Even without official revenue projections legislators are already planning how they spend the future money they may not have. Spending proposals are popping up one after the other in the legislature, on top of the governor’s spending recommendations. Is it any surprise that proposals have begun to contradict each other?

One of the governor’s recommendations is to give $2 million to fund the Farmland Preservation Trust Fund for the next two years. The money goes to grants for working family farms that get counties and non-profit organizations to apply on their behalf. Any project can receive up to $10,000-$15,000 for activities that promote the conservation of lands that provide food, fiber, and other agricultural products.

At the same time, another recommendation from the governor has been picked up in a senate proposal to fund the Energy Investment Act. The act extends renewable energy tax credits estimated to value $7 million each year. A residential property can receive anywhere from $1,400-$10,500 for installing a renewable energy system on their land. Non-residential properties could receive even more at $2.5 million per installation.
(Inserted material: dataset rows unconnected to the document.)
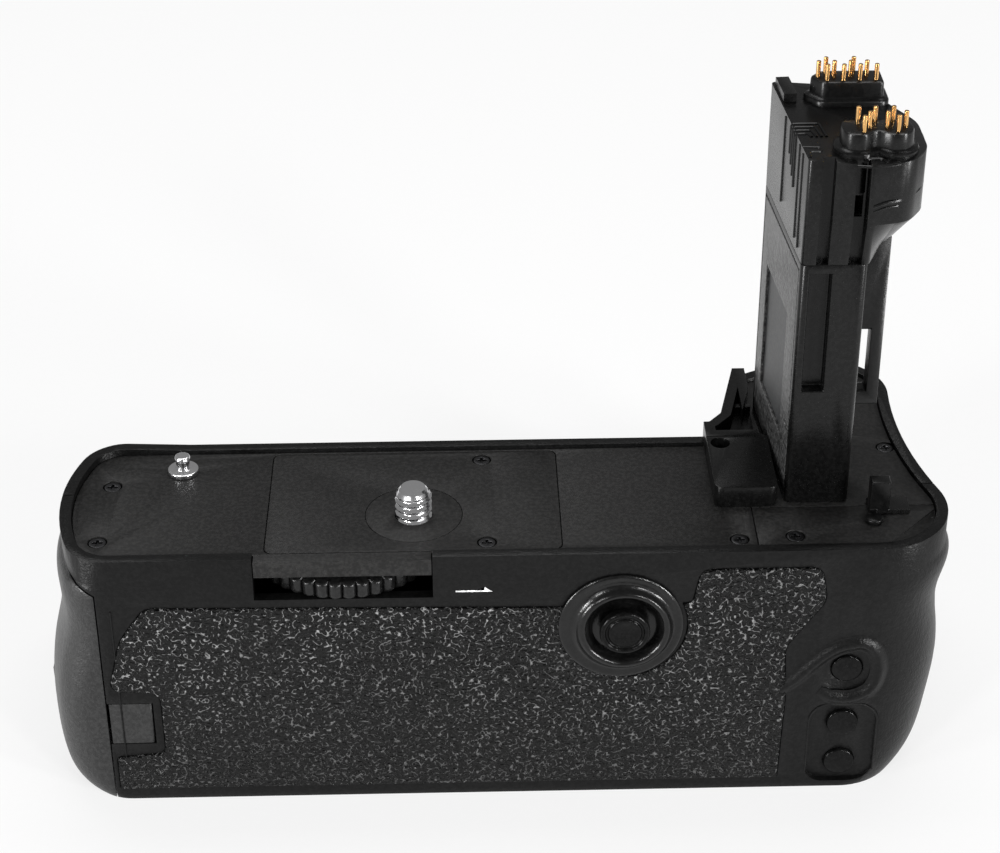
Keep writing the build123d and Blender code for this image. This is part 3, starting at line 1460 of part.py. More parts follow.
def tripod_bush():
    """Threaded bush for a tripod, flanged behind the bottom cover."""
    bush = rod_z(0, 0, 0, bush_height, bush_radius)
    bush = bush + rod_z(0, 0, base_thickness, base_thickness + bush_flange_thickness, bush_flange_radius)
    return bush - rod_z(0, 0, -overrun, socket_depth, socket_radius)


shell = shell_solid()
slab = plates_solid()
nodes = {
    "rear_shell": rear_shell(shell),
    "front_shell": front_shell(shell),
    "top_plate": top_plate(slab),
    "centre_panel": centre_panel(),
    "corner_plate": corner_plate(slab),
    "grip_plate": grip_plate(slab),
    "top_screws": top_screws(),
    "screw_collar": screw_collar(),
    "camera_screw": camera_screw(),
    "screw_clip": screw_clip(),
    "screw_gear": screw_gear(),
    "idler_gear": idler_gear(),
    "idler_axle": idler_axle(),
    "attachment_dial": attachment_dial(),
    "dial_axle": dial_axle(),
    "gear_bracket": gear_bracket(),
    "guide_pin": guide_pin(),
    "door_holder": door_holder(),
    "hook_post": hook_post(),
    "tower_column": tower_column(),
    "tower_side_panel": tower_side_panel(),
    "tower_label": tower_label(),
    "tower_head": tower_head(),
    "connector_block_1": connector_block(block_one_face(0), pins_one_rows),
    "connector_block_2": connector_block(block_two_face(0), pins_two_rows),
    "contact_pins_1": contact_pins(pins_one_rows),
    "contact_pins_2": contact_pins(pins_two_rows),
    "tower_board": tower_board(),
    "joystick_bezel": joystick_bezel(),
    "joystick_cap": joystick_cap(),
    "joystick_ring": joystick_ring(),
    "joystick_carrier": joystick_carrier(),
    "joystick_housing": joystick_housing(),
    "rear_button_1": rear_button(button_zs[0]),
    "rear_button_2": rear_button(button_zs[1]),
    "rear_button_3": rear_button(button_zs[2]),
    "button_board": button_board(),
    "shutter_button": end_button(shutter_y, shutter_z, shutter_radius, shutter_flange, shutter_rise),
    "function_button": end_button(function_y, function_z, button_radius, button_flange, function_rise),
    "control_board": control_board(),
    "main_dial": main_dial(),
    "main_dial_axle": main_dial_axle(),
    "power_lever": power_lever(),
    "main_board": main_board(),
    "battery_bay": battery_bay(),
    "bay_contacts": bay_contacts(),
    "magazine_tray": magazine_tray(),
    "tray_contacts": tray_contacts(),
    "magazine_cap": magazine_cap(),
    "magazine_screws": magazine_screws(),
    "release_knob": release_knob(),
    "latch_tongue": latch_tongue(),
    "cord_flap": cord_flap(),
    "flap_pin": flap_pin(),
    "rear_grip_skin": rear_grip_skin(),
    "front_grip_skin": front_grip_skin(),
    "bottom_plate": bottom_plate(),
    "base_screws": base_screws(),
    "tripod_bush": tripod_bush(),
}

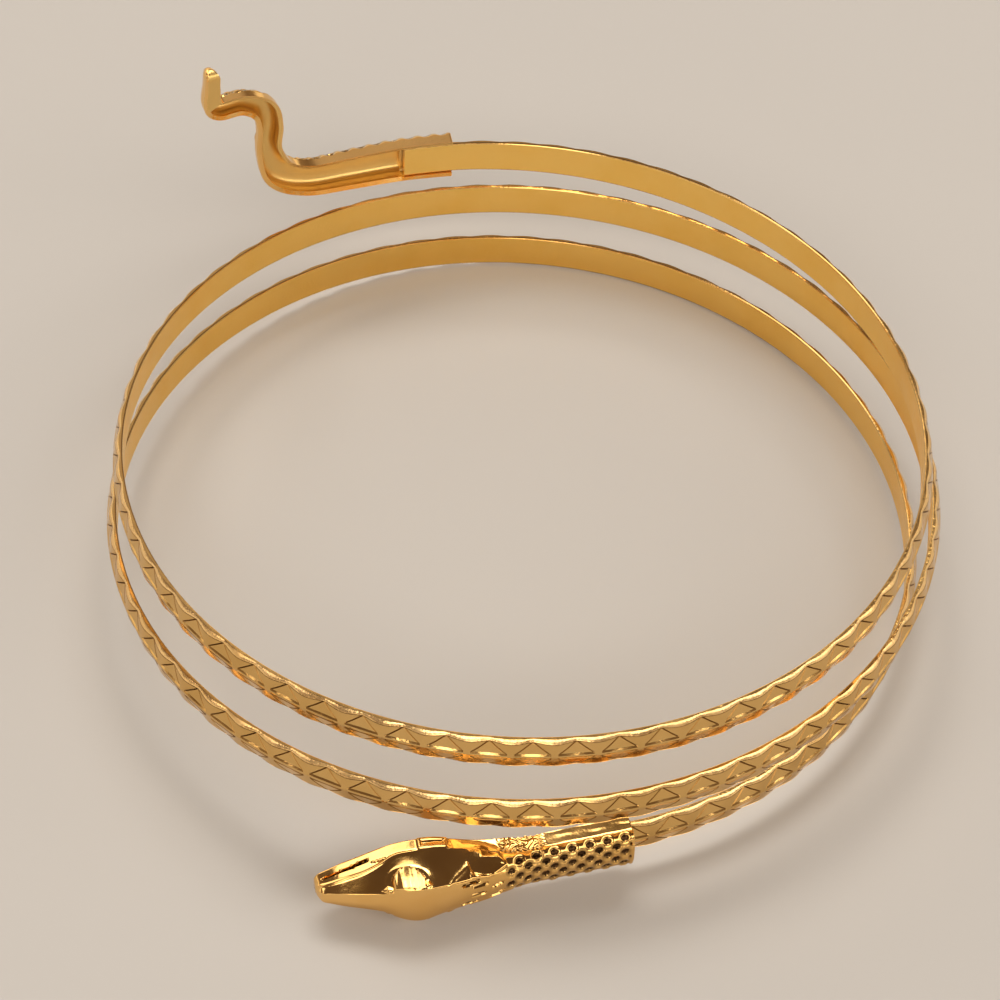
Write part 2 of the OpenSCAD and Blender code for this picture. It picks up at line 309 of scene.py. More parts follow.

The conflict of interest comes when a farmer could have to choose between either grant. Say a family farm is looking for some way to make a little extra to keep the farm going. With one acre of land they could install a geothermal system and get more money, more easily, from a renewable energy grant than they would if they kept that acre for planting through the Farmland Preservation Trust Fund. Landowners have to pick one, so really the two funds cancel each other out with their different goals. With demands on government spending increasing more and more, why not leave government out of the subsidies game and focus on more fundamental government services?